このいわゆる「前説」とやらは従来我々の頭の中で考えているいわゆるお笑い芸人の漫才であるとか、イベントなどでのオープニングアクト、注意事項伝達などの種の通常我々が想像する「前説」とは全く異質のものであるということである。ましてや携帯・スマホのスイッチオフモードにしたりするためだけの時間でもない。
 もはやこの前説が始まって数十秒たった時点でキャラメルボックスの演劇を見に来た観客の大半の心が「演劇に、いやキャラメルボックスに心ワシづかまれモード」となってしまっているのだ。また、言い換えるならあの時間は、演目の一部の中でも観客と舞台との間で交わされる貴重なコミュニケーションの時間と捉えた方が適切なのかもしれない。
こうしたコミュニケーションがあってこそ、観客は皆、前説の後に続いて行く約2時間もの長丁場となる舞台に安心して集中して没頭でき、時に笑い、泣き、怒り、共鳴し、最後に役者たちに惜しみない拍手をおくることができるのだ。そればかりでなく、観客の多くはカーテンコールの際に必ず客席の先頭付近に立って(前説の時とは違って)ひっそりと客席と舞台とをしっかり見守って一礼してくれる誠実な彼にも拍手の手を向けることも忘れない。そして終演後、余韻冷めやらぬ(演目内容によっては涙止まらず!?)の数多くの観客がロビーに立って見送りをしてくれる彼と何かを伝えたくて、何かを共有したくて話しかけに行く光景が頻繁にみられるのももはや自然な流れなのだ。

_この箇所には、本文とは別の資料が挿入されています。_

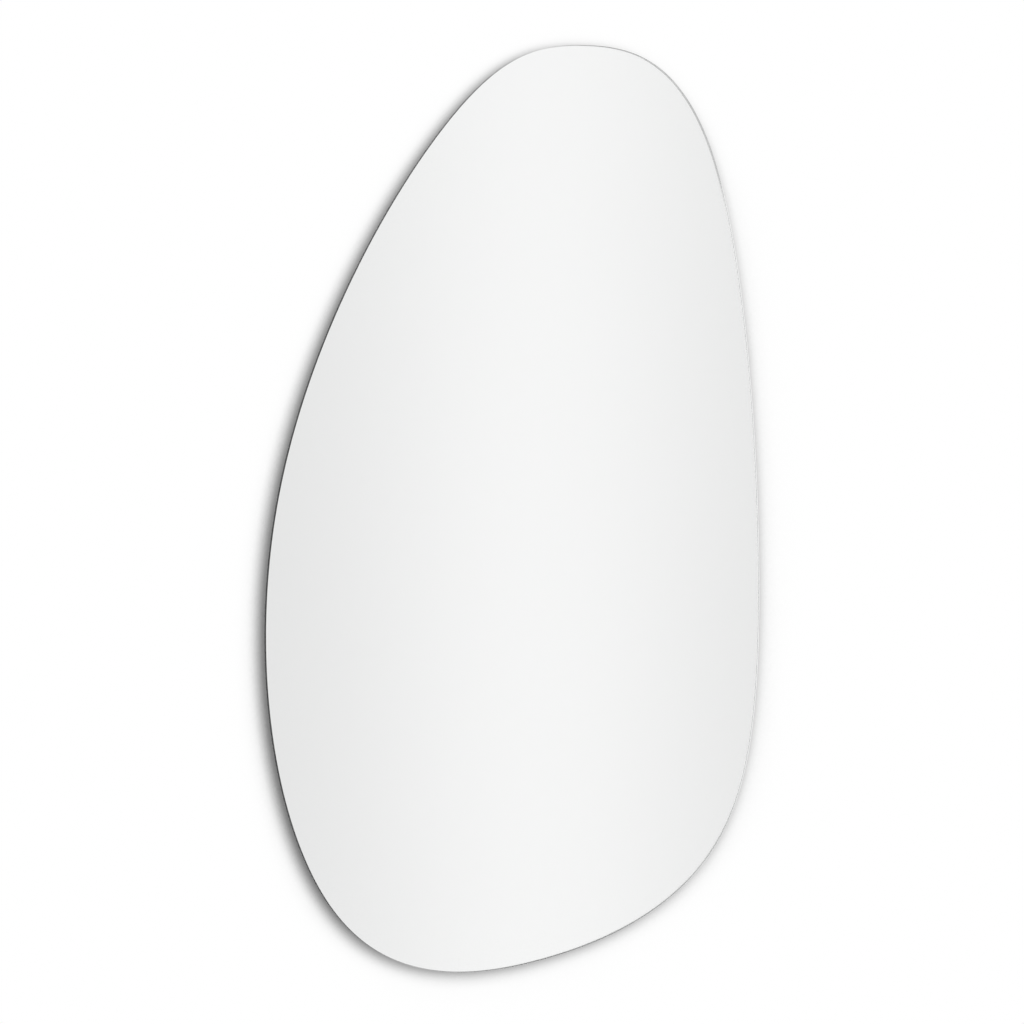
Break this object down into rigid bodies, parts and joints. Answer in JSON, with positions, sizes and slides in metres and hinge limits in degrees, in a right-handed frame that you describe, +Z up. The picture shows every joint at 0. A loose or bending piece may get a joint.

 そうなってくると、そんなわずか10秒程度でここまで人の心をつかむ達人である、ミスターキャラメルボックス加藤昌史氏の脳内って一体どうなっているのだろうか、とふと疑問に思ったりする。本書は、そんな我々の素朴な疑問に答えるかのように、彼がこれまでの舞台で培ってきた前説経験を含んだ様々な舞台人生の中から、人とのコミュニケーションに必要なあれこれを、タイトル通り主に「話し方」に焦点をしぼって分かりやすく教えてくれる指南書である。

この本の構成は、第1章「声」、第2章「顔」、第3章「姿」、第4章「テクニック」など様々な側面からいかに我々が「人の心をつかむ話し方」に近づけることができるか具体的なアドバイスがなされ、さらに後半ではもっと具体的な自己紹介法や、実際に劇団内で行なわれているトレーニング法など実践の仕方までが詳細に述べられている。また、架空の若手社員、畑中トモユキさん(←どっかで聞いたことある名前だけど、まあいいか(^^;;)との「コミュニケーション人生相談」のような対談コーナーを通して、自己の話し方次第でいかに他者が心を開いていくかに関して、時に具体的に、時に加藤氏独特のユーモア溢れる表現などによってこれまたわかりやすい説明がなされているので読み物としても十分楽しめるものである。

 いずれにせよ、我々読者がこの本を読み終える頃には、例の「どうもっ!!!、ようこそいらっしゃいましたーっっっ!!!!!!」というあのハイテンションな叫びって実はテンション任せそのものではなくて彼の脳内で巧妙に練られたひとの心のど真ん中、そう某ゴルゴ氏並みに正確に心臓部を撃ち抜くバズーカ砲だったということに改めて気付かされるのだ。

 恐るべしミスターキャラメルボックス

また、本書は、最近「コミュ障」「メンヘラ気味」「非リア」「腐女子」などといったネガティブ要素を自己紹介に盛り込む人が身近でもSNSでもホントに数多く見受けられるのだが、そんな自己を自虐視しがちな最近の風潮に対して「そんなことでは人の心は掴めませんよっっ。」とゲキを飛ばしてくれるそんな現代人への「メッセージ」としても有効なのかもしれない。

で、例によって長々と綴った本レビューであるが、最も言いたいことは全て表題に集約しているんだけどね。